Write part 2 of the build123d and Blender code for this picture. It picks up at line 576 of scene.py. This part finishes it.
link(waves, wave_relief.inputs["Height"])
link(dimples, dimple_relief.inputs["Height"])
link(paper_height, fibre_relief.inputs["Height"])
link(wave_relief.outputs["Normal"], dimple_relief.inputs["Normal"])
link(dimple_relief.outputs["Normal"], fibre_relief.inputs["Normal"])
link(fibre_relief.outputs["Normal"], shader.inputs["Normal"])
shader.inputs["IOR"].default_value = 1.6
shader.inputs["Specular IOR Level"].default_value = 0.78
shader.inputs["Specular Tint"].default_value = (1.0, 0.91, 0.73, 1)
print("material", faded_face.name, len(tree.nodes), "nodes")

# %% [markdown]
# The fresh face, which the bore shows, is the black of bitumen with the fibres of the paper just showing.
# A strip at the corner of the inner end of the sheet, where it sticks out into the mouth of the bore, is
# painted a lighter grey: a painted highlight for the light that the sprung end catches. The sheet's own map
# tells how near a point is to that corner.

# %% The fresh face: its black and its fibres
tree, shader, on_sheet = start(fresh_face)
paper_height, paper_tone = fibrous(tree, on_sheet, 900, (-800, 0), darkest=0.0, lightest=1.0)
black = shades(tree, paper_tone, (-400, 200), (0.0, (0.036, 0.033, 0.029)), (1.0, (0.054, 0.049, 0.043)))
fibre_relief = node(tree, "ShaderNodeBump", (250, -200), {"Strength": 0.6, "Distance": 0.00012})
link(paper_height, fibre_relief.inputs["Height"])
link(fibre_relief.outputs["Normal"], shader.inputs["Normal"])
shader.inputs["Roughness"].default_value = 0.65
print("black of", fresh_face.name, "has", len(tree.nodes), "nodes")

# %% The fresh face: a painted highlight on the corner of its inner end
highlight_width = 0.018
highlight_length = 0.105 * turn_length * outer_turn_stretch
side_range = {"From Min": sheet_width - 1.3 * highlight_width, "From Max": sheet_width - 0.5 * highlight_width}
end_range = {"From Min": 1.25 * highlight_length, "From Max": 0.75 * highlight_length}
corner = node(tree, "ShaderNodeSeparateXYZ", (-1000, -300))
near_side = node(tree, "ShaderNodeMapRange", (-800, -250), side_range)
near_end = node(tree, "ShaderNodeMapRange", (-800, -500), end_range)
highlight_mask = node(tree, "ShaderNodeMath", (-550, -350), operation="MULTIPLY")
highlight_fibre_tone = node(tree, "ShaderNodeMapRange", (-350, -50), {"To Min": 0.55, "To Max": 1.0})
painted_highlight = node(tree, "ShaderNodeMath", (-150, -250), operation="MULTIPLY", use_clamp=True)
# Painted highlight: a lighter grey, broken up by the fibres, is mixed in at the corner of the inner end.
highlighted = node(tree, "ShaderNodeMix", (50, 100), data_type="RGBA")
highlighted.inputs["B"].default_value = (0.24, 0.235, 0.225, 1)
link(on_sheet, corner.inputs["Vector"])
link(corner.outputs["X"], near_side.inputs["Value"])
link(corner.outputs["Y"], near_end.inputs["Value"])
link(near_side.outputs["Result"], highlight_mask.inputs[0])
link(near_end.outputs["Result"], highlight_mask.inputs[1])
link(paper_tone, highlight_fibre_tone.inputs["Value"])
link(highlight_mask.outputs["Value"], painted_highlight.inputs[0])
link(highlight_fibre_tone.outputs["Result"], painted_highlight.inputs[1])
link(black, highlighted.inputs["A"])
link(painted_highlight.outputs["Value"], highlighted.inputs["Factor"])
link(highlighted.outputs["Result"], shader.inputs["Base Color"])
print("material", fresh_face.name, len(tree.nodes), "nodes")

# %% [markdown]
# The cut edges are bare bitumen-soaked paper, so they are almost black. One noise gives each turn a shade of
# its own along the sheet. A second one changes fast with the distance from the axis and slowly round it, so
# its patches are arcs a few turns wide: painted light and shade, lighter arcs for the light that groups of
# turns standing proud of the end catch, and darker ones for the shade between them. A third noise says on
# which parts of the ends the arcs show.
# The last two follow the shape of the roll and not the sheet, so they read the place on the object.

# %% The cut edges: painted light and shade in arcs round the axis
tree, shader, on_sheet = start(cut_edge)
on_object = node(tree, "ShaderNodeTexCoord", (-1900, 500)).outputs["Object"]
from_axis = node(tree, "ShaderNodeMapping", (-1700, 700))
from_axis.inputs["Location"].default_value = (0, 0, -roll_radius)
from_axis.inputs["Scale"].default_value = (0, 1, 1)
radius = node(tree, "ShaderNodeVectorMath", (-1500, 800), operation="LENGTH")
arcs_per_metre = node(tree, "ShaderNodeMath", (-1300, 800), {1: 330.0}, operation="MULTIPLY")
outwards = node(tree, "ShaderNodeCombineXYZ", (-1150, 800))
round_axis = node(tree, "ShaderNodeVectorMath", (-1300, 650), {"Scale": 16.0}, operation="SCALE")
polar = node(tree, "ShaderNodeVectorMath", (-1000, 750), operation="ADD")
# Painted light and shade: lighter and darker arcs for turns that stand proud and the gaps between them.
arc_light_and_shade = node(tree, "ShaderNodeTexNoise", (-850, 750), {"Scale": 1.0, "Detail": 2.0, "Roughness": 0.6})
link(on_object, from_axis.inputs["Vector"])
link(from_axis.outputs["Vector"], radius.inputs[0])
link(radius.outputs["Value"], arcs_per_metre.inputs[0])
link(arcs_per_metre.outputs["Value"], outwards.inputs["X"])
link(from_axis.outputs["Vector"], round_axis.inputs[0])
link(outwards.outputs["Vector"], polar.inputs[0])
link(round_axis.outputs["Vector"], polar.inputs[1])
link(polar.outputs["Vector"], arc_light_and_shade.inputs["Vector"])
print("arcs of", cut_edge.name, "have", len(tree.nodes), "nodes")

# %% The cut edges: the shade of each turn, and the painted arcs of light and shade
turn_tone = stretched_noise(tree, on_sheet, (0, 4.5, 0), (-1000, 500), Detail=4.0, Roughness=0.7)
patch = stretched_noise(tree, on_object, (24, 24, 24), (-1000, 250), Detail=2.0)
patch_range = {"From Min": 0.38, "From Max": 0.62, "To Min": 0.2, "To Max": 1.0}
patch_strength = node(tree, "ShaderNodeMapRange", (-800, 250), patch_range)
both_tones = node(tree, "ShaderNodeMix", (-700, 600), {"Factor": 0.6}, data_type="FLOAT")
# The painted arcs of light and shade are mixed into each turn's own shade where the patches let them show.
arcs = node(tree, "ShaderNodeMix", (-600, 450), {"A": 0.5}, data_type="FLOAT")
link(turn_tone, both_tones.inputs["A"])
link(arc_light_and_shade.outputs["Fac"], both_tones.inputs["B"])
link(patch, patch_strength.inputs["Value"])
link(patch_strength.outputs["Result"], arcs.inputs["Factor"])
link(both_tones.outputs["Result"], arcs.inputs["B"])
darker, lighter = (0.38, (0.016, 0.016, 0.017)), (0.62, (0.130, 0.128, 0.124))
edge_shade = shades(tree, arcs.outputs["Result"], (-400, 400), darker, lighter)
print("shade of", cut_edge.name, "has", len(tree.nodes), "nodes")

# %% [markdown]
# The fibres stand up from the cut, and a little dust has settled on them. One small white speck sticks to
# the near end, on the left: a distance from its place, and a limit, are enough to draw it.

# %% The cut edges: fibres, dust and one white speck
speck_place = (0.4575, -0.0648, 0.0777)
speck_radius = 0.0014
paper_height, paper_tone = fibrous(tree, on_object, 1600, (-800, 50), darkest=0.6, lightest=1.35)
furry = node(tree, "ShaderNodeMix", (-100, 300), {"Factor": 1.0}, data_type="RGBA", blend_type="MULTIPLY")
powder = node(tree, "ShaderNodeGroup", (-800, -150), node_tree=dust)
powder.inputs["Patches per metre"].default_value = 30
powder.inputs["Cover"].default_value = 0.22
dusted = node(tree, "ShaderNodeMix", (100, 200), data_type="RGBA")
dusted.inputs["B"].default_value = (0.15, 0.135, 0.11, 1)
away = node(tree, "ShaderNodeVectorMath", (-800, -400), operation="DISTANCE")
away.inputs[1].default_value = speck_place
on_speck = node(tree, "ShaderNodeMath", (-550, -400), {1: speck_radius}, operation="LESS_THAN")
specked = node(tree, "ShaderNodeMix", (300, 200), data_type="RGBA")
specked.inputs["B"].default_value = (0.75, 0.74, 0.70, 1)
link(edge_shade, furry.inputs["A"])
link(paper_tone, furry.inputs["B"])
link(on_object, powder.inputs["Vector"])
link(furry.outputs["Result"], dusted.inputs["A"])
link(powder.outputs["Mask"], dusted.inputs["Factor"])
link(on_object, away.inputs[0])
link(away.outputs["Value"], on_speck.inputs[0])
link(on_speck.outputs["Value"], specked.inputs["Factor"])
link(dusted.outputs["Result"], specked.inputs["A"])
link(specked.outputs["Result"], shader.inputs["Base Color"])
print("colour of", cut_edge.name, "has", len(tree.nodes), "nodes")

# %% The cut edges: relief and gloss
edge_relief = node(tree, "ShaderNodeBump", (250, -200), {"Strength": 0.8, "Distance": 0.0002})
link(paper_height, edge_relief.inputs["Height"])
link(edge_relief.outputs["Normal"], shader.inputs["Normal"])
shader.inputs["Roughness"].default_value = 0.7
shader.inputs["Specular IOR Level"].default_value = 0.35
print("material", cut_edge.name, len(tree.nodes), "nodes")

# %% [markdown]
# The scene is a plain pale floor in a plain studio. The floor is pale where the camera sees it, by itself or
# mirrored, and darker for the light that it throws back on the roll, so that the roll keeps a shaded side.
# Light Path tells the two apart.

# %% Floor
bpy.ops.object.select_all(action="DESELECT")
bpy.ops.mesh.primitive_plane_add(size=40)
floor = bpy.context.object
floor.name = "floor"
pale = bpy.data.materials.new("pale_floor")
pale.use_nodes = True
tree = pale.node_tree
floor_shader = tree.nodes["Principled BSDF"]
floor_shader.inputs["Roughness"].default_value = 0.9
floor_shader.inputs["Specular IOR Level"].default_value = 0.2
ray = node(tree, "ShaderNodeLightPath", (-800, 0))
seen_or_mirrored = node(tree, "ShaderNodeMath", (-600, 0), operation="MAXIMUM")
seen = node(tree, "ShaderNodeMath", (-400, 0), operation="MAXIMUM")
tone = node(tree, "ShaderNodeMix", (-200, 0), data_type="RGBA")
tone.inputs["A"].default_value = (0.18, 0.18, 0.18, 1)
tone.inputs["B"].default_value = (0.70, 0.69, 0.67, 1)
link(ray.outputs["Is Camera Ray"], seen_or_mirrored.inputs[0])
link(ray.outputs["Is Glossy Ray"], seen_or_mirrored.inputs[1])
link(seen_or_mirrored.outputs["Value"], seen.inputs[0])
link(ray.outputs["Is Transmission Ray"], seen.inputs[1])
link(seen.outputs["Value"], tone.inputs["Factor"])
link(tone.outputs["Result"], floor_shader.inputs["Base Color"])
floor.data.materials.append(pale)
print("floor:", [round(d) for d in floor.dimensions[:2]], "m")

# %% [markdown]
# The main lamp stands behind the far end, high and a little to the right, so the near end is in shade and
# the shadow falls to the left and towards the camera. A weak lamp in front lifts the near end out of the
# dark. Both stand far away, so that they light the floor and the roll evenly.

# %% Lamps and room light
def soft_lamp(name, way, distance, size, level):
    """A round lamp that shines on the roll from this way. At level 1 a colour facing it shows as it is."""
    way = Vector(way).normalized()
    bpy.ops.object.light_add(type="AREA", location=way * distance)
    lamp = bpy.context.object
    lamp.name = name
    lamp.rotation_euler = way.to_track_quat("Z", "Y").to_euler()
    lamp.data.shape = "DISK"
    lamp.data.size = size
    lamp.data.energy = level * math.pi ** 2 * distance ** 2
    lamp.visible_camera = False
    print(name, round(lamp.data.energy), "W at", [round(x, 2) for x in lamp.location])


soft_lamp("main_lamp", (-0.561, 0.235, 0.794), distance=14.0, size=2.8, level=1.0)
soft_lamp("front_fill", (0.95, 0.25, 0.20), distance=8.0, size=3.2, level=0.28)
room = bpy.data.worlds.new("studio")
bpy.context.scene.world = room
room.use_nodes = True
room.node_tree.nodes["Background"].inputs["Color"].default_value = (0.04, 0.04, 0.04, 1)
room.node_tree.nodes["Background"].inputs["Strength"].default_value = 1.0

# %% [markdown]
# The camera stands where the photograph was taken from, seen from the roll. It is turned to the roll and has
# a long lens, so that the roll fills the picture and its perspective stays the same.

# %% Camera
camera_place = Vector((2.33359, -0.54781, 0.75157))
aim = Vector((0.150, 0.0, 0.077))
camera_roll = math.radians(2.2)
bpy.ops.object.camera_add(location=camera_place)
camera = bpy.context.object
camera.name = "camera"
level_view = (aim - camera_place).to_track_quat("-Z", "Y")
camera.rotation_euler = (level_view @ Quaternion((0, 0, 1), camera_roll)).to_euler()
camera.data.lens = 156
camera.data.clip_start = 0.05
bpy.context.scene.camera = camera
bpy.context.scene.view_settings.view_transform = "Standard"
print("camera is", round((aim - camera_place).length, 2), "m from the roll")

● ● ● ● ● ● ●

**INSTRUCTION:**
Copy out all lines where the word "scene" appears.

**OUTPUT FOR THIS TASK:**
Write part 2 of the build123d and Blender code for this picture. It picks up at line 576 of scene.py. This part finishes it.
# The scene is a plain pale floor in a plain studio. The floor is pale where the camera sees it, by itself or
bpy.context.scene.world = room
bpy.context.scene.camera = camera
bpy.context.scene.view_settings.view_transform = "Standard"